As can be seen from this show at the East GalleryNUA, individually, their works are evocative and often provocative, but in contrast they complement, parry and riposte in ways that aren’t entirely predictable. If one should wish to mark out the common ground it probably is not to be found in the formal precepts and conventions of painting or sculpture, but in a shared sense of mischief in against the same; and to paraphrase the Greek proverb, they are both accustomed to ‘…kicking against the pricks’, if you will. Whilst some works within the show may be familiar from outings at Tate Britain (Wilding’s ‘Largo’ et al.), or R.A. or Serpentine in Jaray’s case, Norwich University of the Arts and Karsten Schubert are especially pleased to be introducing significant new works from both artists within the context of this exhibition.
Further to this, and by way of some explanation, the artists have shown together in more limited ways previously and indeed have published intelligent and insightful commentaries on each other’s oeuvre; Alison Wilding’s ‘Thoughts on an undated page from a sketchbook’, are included in the in the substantial monograph, ‘The Art of Tess Jaray’, (Ridinghouse, 2014), and in her narrative on Jaray we gain an invaluable insight into the practice of both artists and their varying relationships with art history, architecture and perspective. In interpreting Jaray’s work, Wilding speaks about ‘unfixed’ viewpoints, and in a brief – but deeply perceptive moment – offers clues to the perceptual preoccupations of both artists with space and landscape and the conventions defining the visible and emotional limits of these.

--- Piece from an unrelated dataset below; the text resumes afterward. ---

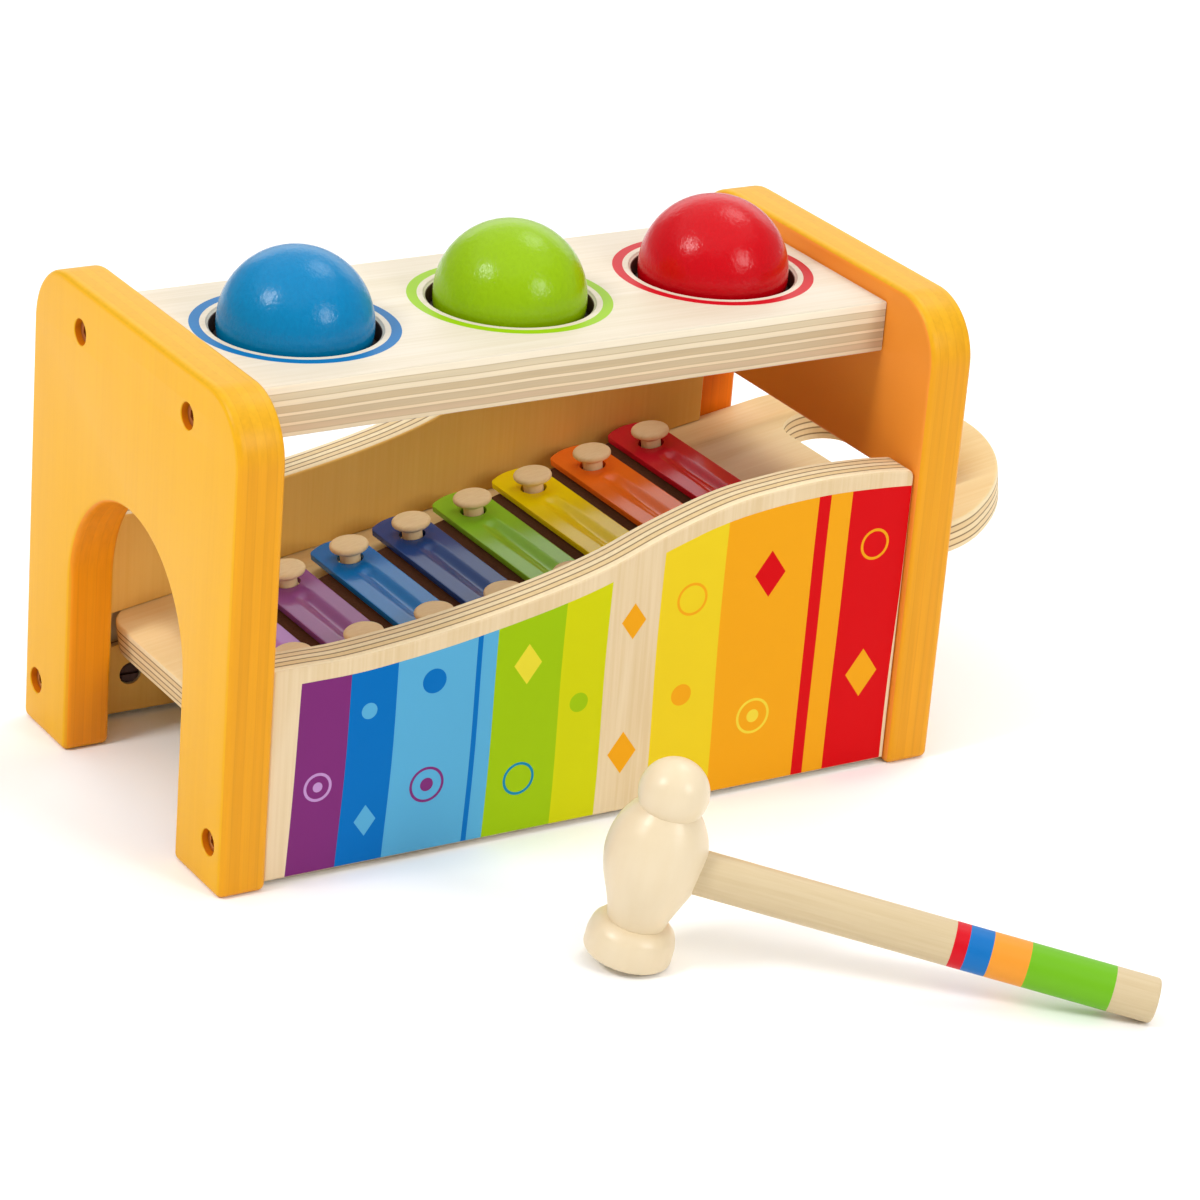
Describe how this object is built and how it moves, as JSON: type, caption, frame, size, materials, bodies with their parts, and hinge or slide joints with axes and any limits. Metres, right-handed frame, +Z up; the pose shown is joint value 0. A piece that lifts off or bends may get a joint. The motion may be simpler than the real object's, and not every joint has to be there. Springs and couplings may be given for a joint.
{
  "type": "pounding bench",
  "caption": "Wooden pounding bench with balls held in rubber rings over a sloping slide-out xylophone, and a loose mallet.",
  "frame": {"origin": "on the ground, under the middle of the box round bench and mallet together", "axes": "+X along the bench, towards the end the xylophone slides out of; +Y from the printed front wall towards the back; +Z up"},
  "size_m": [0.3073, 0.3122, 0.1728],
  "materials": {
    "amber_stained_plywood": "stained and lacquered, satin",
    "clear_birch_plywood": "clear lacquered, satin",
    "printed_birch_plywood": "printed in colour stripes, satin",
    "plain_plywood": "bare, matte",
    "bronzed_steel": "bronzed",
    "zinc_plated_steel": "zinc plated",
    "brown_rubber": "matte",
    "blue_lacquer": "gloss lacquer",
    "green_lacquer": "gloss lacquer",
    "red_lacquer": "gloss lacquer",
    "dark_felt": "felt",
    "lilac_enamel": "gloss enamel",
    "purple_enamel": "gloss enamel",
    "blue_enamel": "gloss enamel",
    "navy_enamel": "gloss enamel",
    "green_enamel": "gloss enamel",
    "yellow_enamel": "gloss enamel",
    "orange_enamel": "gloss enamel",
    "crimson_enamel": "gloss enamel",
    "turned_beech": "bare, matte",
    "lacquered_maple": "clear lacquered, satin",
    "banded_beech": "clear lacquered with painted bands, satin"
  },
  "bodies": {
    "bench": {"left_end_panel": "amber_stained_plywood", "right_end_panel": "amber_stained_plywood", "top_board": "clear_birch_plywood", "front_wall": "printed_birch_plywood", "back_wall": "plain_plywood", "top_screw_left_front": "bronzed_steel", "top_screw_left_back": "bronzed_steel", "top_screw_right_front": "bronzed_steel", "top_screw_right_back": "bronzed_steel", "wall_bolt_left_front": "zinc_plated_steel", "wall_bolt_left_back": "zinc_plated_steel", "wall_bolt_right_front": "zinc_plated_steel", "wall_bolt_right_back": "zinc_plated_steel", "barrel_nut_left_front": "zinc_plated_steel", "barrel_nut_left_back": "zinc_plated_steel", "barrel_nut_right_front": "zinc_plated_steel", "barrel_nut_right_back": "zinc_plated_steel", "ring_blue": "brown_rubber", "ring_green": "brown_rubber", "ring_red": "brown_rubber"},
    "xylophone": {"xylophone_board": "plain_plywood", "felt_pad": "dark_felt", "key_1": "lilac_enamel", "key_2": "purple_enamel", "key_3": "blue_enamel", "key_4": "navy_enamel", "key_5": "green_enamel", "key_6": "yellow_enamel", "key_7": "orange_enamel", "key_8": "crimson_enamel", "peg_front_1": "turned_beech", "peg_front_2": "turned_beech", "peg_front_3": "turned_beech", "peg_front_4": "turned_beech", "peg_front_5": "turned_beech", "peg_front_6": "turned_beech", "peg_front_7": "turned_beech", "peg_front_8": "turned_beech", "peg_back_1": "turned_beech", "peg_back_2": "turned_beech", "peg_back_3": "turned_beech", "peg_back_4": "turned_beech", "peg_back_5": "turned_beech", "peg_back_6": "turned_beech", "peg_back_7": "turned_beech", "peg_back_8": "turned_beech"},
    "blue_ball": {"ball_blue": "blue_lacquer"},
    "green_ball": {"ball_green": "green_lacquer"},
    "red_ball": {"ball_red": "red_lacquer"},
    "mallet": {"mallet_head": "lacquered_maple", "mallet_handle": "banded_beech"}
  },
  "joints": [
    {"name": "xylophone_slide", "type": "slide", "parent": "bench", "child": "xylophone", "axis": [0.9864, 0, 0.1645], "range_m": [0, 0.2]},
    {"name": "ball_blue_drop", "type": "slide", "parent": "bench", "child": "blue_ball", "axis": [0, 0, 1], "range_m": [-0.074, 0.06], "deforming": ["ring_blue"]},
    {"name": "ball_green_drop", "type": "slide", "parent": "bench", "child": "green_ball", "axis": [0, 0, 1], "range_m": [-0.0615, 0.06], "deforming": ["ring_green"]},
    {"name": "ball_red_drop", "type": "slide", "parent": "bench", "child": "red_ball", "axis": [0, 0, 1], "range_m": [-0.0495, 0.06], "deforming": ["ring_red"]},
    {"name": "mallet_lift", "type": "slide", "parent": "bench", "child": "mallet", "axis": [0, 0, 1], "range_m": [0, 0.1]}
  ]
}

Jaray’s indelible depiction of Wilding’s work in ‘The Blue Cupboard: Inspirations and Recollections’ (Royal Academy of Arts, 2014), is a super-articulate foray into the contrasts, tensions and contradictions embodied by Wilding’s sculptures. In fathoming the work Jaray appositely cites Nietzsche’s ‘Beyond Good and Evil’, quoting: “Und wenn du lange in einen Abgrund blickst, blickt der
Abgrund auch in dich hinein.” (And when you gaze long into an abyss the abyss also gazes into you.”).
And so to the title of this exhibition, ‘Extra Terrestrial’. This patently is not an homage to popular film culture, but speaks in relation to both artists work, of their uniquely conceptual occupations with landscape, perspective and ontological objecthood. The works of Jaray and Wilding occupy physical and reflective space and offer the viewer an intervening layer of realised ‘otherness’, above and beyond either the picture plane or the physiognomy of sculpture –Wilding’s ‘Terrestrial’ being the specific reference in point.
By way of final acknowledgement, this show would simply not have happened without the hugely positive approach and willingness of the artists and the close collaboration between the University, Karsten Schubert and Tom Rowland; the University is delighted to have worked as the key partner in this production and to have helped originate and co-curate such an important regional and national showcase for new and important works. This exhibition is part of the University’s ‘Created and Contested Territories’ research programme.